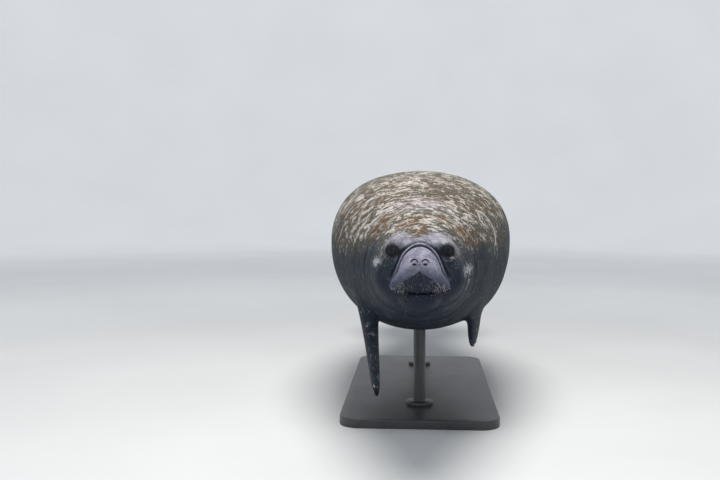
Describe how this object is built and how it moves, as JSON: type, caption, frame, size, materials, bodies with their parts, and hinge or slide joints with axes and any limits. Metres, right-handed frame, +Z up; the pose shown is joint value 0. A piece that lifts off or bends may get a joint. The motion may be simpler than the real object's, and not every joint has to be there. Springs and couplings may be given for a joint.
{
  "type": "manatee display model",
  "caption": "Life-size still model of a West Indian manatee swimming, with broad muzzle, paddle tail and hanging flippers, held on a plain base with rods.",
  "frame": {"origin": "under the middle of the animal's length, on the underside of the stand's base", "axes": "+Z up, the animal faces -Y, +Y runs from the snout to the tail, +X is the animal's left"},
  "size_m": [0.8782, 3.2475, 1.1226],
  "materials": {
    "hide": "wrinkled grey-brown hide with pale algae streaks",
    "muzzle_skin": "bare lavender-grey hide",
    "eye": "wet dark gloss",
    "stand_paint": "satin charcoal paint"
  },
  "bodies": {
    "root": {"snout": "muzzle_skin", "muzzle_fold": "muzzle_skin", "lower_jaw": "muzzle_skin", "head": "hide", "eye_right": "eye", "eye_left": "eye", "neck": "hide", "chest": "hide", "torso": "hide", "tail_stock": "hide", "tail_paddle": "hide", "flipper_right": "hide", "flipper_left": "hide", "stand_base": "stand_paint", "stand_rod_front": "stand_paint", "stand_rod_rear": "stand_paint"}
  },
  "joints": []
}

**STATED EXERCISE**
Make an exact copy of all the data.

**WRITTEN ANSWER**
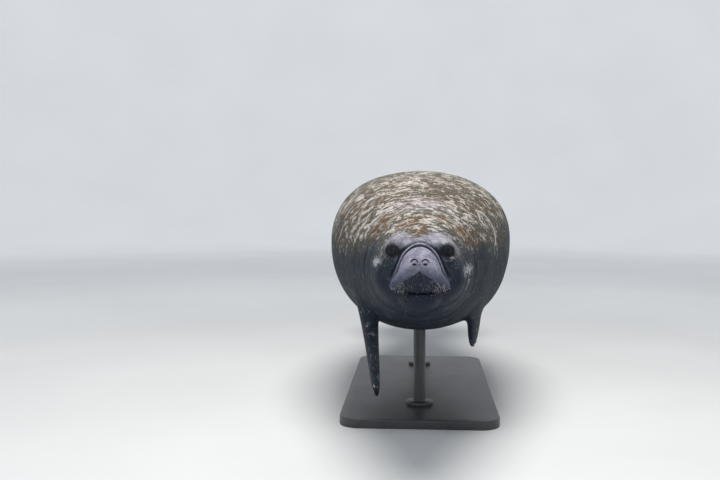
Describe how this object is built and how it moves, as JSON: type, caption, frame, size, materials, bodies with their parts, and hinge or slide joints with axes and any limits. Metres, right-handed frame, +Z up; the pose shown is joint value 0. A piece that lifts off or bends may get a joint. The motion may be simpler than the real object's, and not every joint has to be there. Springs and couplings may be given for a joint.
{
  "type": "manatee display model",
  "caption": "Life-size still model of a West Indian manatee swimming, with broad muzzle, paddle tail and hanging flippers, held on a plain base with rods.",
  "frame": {"origin": "under the middle of the animal's length, on the underside of the stand's base", "axes": "+Z up, the animal faces -Y, +Y runs from the snout to the tail, +X is the animal's left"},
  "size_m": [0.8782, 3.2475, 1.1226],
  "materials": {
    "hide": "wrinkled grey-brown hide with pale algae streaks",
    "muzzle_skin": "bare lavender-grey hide",
    "eye": "wet dark gloss",
    "stand_paint": "satin charcoal paint"
  },
  "bodies": {
    "root": {"snout": "muzzle_skin", "muzzle_fold": "muzzle_skin", "lower_jaw": "muzzle_skin", "head": "hide", "eye_right": "eye", "eye_left": "eye", "neck": "hide", "chest": "hide", "torso": "hide", "tail_stock": "hide", "tail_paddle": "hide", "flipper_right": "hide", "flipper_left": "hide", "stand_base": "stand_paint", "stand_rod_front": "stand_paint", "stand_rod_rear": "stand_paint"}
  },
  "joints": []
}